§ Requirements
Repeat the listing below word for word, stopping after the line that contains "INNER_ROUND_DEPTH = 0.0042".

§ Provided data
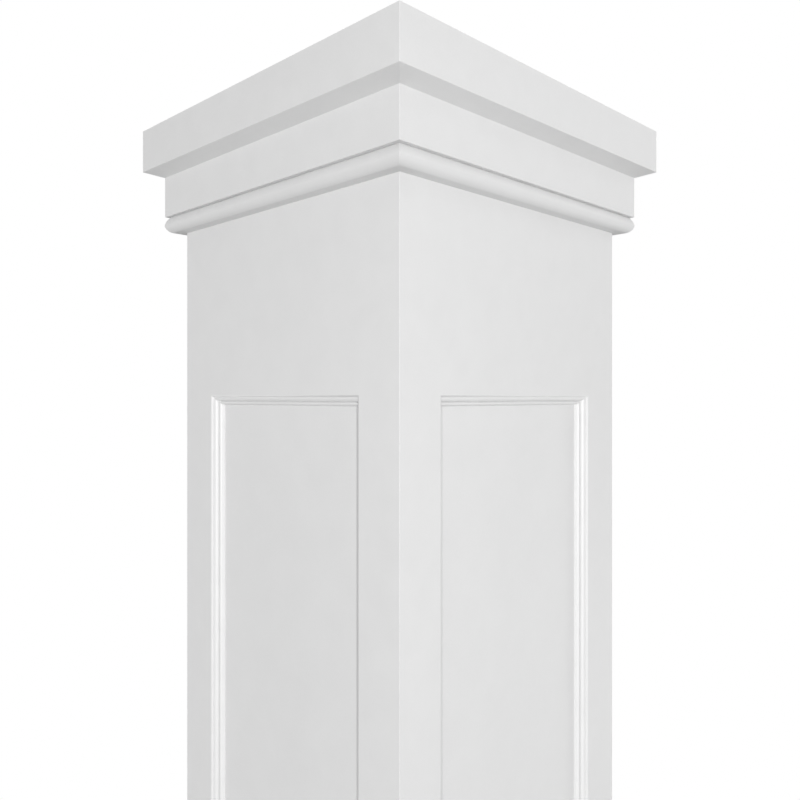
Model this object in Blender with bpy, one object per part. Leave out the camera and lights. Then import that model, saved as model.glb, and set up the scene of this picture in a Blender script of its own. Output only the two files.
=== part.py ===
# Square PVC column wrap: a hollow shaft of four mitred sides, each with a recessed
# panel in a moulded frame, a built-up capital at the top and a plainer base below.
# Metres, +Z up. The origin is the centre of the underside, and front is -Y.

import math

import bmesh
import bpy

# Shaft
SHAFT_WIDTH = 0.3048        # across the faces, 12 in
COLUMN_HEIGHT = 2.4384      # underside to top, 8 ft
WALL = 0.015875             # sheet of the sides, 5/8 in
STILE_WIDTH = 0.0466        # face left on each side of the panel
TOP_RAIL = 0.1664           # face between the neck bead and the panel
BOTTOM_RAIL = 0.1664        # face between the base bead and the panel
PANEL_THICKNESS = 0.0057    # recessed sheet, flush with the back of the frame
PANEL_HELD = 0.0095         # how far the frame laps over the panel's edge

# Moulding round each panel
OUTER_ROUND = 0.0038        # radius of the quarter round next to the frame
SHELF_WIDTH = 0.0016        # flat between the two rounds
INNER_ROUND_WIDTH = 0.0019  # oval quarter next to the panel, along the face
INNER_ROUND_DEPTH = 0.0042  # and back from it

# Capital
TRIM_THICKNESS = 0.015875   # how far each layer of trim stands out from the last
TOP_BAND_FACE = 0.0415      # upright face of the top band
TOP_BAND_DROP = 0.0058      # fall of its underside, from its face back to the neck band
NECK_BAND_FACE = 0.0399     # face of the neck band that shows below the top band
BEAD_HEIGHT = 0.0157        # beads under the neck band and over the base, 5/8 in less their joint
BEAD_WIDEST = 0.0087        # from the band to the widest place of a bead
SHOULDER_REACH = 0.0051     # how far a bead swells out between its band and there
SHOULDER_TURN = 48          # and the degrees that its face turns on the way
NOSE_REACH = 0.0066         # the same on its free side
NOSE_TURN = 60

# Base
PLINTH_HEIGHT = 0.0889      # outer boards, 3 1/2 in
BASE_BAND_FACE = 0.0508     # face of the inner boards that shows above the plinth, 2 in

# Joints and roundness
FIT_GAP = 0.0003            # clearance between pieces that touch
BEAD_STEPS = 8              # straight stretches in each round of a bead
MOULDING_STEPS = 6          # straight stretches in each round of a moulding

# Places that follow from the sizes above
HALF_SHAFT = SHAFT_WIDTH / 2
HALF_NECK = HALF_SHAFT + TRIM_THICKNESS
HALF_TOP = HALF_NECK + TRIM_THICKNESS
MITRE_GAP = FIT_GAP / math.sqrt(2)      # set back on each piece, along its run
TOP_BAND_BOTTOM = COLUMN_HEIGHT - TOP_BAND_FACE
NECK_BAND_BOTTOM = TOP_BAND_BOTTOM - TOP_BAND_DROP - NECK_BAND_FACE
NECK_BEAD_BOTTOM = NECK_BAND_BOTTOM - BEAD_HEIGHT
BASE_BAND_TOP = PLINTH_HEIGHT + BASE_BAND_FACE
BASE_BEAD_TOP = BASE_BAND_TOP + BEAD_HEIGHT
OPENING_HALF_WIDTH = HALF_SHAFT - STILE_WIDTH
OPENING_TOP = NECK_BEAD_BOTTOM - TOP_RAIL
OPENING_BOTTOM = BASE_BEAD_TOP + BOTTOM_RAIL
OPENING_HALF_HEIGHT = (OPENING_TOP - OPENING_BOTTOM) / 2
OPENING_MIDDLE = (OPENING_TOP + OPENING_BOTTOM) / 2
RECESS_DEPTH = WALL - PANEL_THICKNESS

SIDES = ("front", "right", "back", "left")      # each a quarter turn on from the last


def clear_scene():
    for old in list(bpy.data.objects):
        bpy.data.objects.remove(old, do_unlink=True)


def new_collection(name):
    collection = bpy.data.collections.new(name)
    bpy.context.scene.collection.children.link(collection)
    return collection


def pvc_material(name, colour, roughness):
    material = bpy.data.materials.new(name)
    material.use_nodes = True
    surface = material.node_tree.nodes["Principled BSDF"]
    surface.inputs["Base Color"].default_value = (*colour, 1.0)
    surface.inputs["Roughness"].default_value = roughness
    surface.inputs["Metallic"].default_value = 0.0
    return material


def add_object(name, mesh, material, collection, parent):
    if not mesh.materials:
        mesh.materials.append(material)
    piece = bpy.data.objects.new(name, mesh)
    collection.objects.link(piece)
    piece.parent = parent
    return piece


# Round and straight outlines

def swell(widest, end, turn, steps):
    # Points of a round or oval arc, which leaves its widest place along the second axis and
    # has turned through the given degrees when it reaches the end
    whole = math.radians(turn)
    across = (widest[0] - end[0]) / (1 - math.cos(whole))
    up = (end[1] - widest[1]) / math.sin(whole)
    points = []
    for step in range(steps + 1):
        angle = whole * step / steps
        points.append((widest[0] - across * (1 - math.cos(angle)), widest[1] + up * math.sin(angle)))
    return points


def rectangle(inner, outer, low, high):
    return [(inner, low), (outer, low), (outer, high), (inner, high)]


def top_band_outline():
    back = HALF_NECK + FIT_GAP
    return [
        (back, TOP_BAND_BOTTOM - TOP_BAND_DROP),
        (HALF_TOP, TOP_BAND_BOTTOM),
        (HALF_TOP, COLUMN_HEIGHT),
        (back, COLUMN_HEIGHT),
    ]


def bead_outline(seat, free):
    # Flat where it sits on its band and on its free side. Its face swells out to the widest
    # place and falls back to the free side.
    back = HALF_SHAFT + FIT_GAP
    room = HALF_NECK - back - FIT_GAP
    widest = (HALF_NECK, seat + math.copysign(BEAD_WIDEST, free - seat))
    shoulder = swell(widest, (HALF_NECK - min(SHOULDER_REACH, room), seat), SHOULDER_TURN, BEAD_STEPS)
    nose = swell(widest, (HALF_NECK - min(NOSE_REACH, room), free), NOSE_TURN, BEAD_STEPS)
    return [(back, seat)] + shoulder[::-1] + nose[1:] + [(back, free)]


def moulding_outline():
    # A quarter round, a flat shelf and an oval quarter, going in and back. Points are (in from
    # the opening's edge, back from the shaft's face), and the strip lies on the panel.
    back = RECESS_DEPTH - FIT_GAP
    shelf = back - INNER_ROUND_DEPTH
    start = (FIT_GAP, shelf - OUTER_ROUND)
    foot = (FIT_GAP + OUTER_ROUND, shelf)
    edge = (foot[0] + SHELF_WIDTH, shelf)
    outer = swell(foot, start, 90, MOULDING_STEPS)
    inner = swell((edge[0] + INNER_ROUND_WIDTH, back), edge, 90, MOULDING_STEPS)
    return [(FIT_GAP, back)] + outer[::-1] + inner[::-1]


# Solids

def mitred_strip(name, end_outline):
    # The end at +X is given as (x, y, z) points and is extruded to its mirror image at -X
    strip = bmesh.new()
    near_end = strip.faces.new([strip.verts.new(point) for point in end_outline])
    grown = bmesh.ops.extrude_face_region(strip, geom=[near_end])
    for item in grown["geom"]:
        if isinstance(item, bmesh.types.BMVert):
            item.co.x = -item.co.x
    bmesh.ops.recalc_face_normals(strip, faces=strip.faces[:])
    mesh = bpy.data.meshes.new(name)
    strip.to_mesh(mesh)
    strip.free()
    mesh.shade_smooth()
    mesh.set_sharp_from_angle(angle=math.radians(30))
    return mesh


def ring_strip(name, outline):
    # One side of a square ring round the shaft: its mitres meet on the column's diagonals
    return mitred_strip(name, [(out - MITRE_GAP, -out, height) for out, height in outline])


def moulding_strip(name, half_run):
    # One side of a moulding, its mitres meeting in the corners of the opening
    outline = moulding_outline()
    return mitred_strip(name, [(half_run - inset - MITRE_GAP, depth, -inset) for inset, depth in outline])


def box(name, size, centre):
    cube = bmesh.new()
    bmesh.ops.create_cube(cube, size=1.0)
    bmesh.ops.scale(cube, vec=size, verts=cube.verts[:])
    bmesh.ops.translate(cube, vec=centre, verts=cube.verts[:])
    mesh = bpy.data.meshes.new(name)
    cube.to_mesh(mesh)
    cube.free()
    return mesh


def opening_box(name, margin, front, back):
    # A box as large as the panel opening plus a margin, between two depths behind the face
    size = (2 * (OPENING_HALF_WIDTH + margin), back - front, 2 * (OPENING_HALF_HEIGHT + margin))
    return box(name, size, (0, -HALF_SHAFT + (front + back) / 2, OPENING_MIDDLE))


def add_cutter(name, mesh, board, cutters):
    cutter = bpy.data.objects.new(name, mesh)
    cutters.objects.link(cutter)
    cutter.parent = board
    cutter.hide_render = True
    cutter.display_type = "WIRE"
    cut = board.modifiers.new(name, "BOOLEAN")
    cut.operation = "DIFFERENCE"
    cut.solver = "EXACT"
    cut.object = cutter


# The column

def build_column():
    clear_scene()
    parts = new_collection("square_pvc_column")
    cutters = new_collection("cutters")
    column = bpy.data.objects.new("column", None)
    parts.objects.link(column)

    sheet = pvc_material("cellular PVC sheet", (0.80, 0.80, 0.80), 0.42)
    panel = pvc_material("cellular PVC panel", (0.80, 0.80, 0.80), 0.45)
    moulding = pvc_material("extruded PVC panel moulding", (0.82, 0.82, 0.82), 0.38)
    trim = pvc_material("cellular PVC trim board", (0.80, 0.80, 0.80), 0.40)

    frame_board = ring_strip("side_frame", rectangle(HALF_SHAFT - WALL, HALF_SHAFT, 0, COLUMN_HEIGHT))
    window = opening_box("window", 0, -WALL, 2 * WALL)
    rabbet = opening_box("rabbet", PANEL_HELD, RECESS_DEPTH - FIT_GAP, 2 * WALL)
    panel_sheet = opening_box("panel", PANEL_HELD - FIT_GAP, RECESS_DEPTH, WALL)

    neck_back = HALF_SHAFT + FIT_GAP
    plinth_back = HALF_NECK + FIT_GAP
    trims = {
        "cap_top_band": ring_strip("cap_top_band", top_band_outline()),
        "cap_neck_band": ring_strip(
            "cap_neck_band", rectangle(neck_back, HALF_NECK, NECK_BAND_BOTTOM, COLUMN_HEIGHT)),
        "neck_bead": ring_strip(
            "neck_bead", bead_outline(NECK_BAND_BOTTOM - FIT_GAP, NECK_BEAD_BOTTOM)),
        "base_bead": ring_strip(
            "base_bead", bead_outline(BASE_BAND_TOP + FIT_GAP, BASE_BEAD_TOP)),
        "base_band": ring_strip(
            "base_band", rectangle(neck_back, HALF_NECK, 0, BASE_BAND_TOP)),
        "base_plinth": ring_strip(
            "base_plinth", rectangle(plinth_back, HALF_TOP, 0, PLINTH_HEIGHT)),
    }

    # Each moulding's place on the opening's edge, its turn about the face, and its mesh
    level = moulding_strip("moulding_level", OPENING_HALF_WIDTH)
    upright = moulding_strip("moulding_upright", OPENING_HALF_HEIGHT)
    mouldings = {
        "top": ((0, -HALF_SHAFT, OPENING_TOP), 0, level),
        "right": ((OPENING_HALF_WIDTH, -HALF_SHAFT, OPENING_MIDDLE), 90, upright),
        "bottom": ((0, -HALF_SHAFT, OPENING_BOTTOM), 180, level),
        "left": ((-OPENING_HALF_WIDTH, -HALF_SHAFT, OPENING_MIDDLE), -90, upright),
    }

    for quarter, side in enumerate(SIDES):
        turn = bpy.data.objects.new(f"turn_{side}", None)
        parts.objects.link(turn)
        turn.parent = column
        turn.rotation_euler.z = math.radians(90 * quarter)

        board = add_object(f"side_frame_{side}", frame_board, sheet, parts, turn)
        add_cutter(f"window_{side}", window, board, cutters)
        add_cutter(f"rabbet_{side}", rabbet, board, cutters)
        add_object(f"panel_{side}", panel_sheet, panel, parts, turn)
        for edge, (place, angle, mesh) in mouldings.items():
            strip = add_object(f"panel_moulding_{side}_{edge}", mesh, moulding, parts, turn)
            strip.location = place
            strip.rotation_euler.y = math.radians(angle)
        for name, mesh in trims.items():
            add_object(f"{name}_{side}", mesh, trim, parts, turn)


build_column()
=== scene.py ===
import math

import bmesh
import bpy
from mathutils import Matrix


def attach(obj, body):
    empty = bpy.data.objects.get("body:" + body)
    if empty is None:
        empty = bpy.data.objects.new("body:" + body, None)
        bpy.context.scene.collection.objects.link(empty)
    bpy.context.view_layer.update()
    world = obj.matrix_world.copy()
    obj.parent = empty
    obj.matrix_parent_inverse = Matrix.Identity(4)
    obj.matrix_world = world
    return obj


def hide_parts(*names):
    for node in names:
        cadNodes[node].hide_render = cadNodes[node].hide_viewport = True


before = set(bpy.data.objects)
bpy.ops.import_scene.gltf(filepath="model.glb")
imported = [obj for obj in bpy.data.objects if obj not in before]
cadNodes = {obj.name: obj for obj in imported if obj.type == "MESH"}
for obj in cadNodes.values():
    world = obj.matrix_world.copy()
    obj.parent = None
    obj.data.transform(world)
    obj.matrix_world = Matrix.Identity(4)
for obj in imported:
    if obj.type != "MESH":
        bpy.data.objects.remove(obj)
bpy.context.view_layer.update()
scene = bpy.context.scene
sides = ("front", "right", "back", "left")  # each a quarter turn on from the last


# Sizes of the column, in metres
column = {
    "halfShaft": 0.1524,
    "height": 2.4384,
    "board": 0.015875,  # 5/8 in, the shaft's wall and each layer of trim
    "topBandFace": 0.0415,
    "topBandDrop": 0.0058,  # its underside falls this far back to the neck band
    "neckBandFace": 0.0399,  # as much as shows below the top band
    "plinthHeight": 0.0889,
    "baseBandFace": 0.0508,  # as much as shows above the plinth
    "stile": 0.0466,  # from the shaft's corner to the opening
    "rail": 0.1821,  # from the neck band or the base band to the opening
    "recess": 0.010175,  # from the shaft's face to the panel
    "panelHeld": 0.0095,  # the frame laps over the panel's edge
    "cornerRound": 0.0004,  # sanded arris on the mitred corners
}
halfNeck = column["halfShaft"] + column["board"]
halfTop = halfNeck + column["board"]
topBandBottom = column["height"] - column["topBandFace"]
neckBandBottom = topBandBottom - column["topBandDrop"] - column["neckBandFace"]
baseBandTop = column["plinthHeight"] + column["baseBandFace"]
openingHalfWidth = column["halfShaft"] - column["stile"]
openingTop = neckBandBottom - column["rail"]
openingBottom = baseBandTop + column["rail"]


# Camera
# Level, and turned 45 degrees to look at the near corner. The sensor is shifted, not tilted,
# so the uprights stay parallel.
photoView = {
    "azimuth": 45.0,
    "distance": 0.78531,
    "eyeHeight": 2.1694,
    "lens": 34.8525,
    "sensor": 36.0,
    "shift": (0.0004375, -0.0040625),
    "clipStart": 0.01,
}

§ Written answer
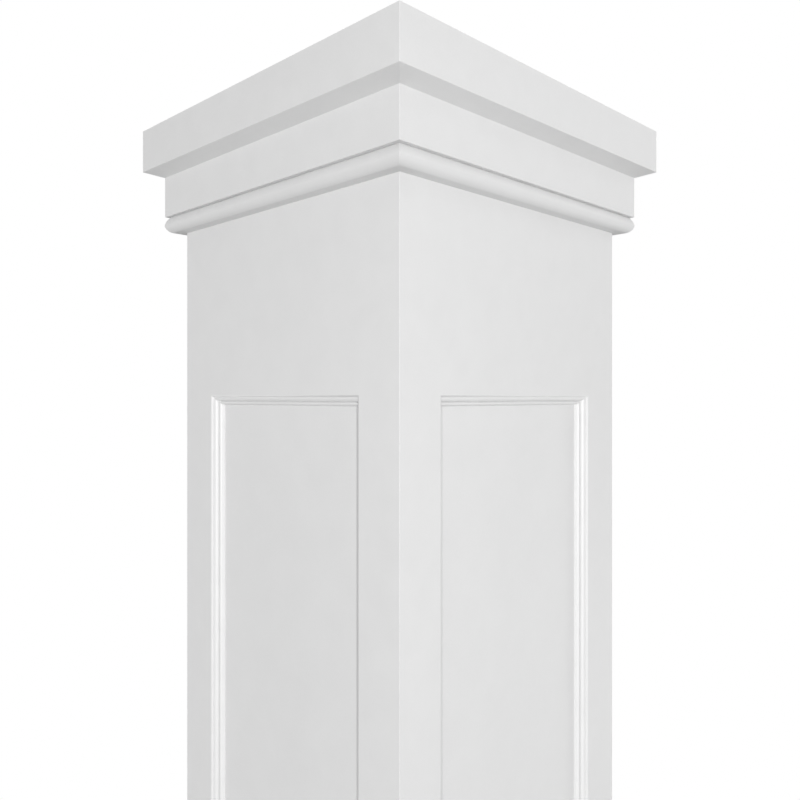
Model this object in Blender with bpy, one object per part. Leave out the camera and lights. Then import that model, saved as model.glb, and set up the scene of this picture in a Blender script of its own. Output only the two files.
=== part.py ===
# Square PVC column wrap: a hollow shaft of four mitred sides, each with a recessed
# panel in a moulded frame, a built-up capital at the top and a plainer base below.
# Metres, +Z up. The origin is the centre of the underside, and front is -Y.

import math

import bmesh
import bpy

# Shaft
SHAFT_WIDTH = 0.3048        # across the faces, 12 in
COLUMN_HEIGHT = 2.4384      # underside to top, 8 ft
WALL = 0.015875             # sheet of the sides, 5/8 in
STILE_WIDTH = 0.0466        # face left on each side of the panel
TOP_RAIL = 0.1664           # face between the neck bead and the panel
BOTTOM_RAIL = 0.1664        # face between the base bead and the panel
PANEL_THICKNESS = 0.0057    # recessed sheet, flush with the back of the frame
PANEL_HELD = 0.0095         # how far the frame laps over the panel's edge

# Moulding round each panel
OUTER_ROUND = 0.0038        # radius of the quarter round next to the frame
SHELF_WIDTH = 0.0016        # flat between the two rounds
INNER_ROUND_WIDTH = 0.0019  # oval quarter next to the panel, along the face
INNER_ROUND_DEPTH = 0.0042  # and back from it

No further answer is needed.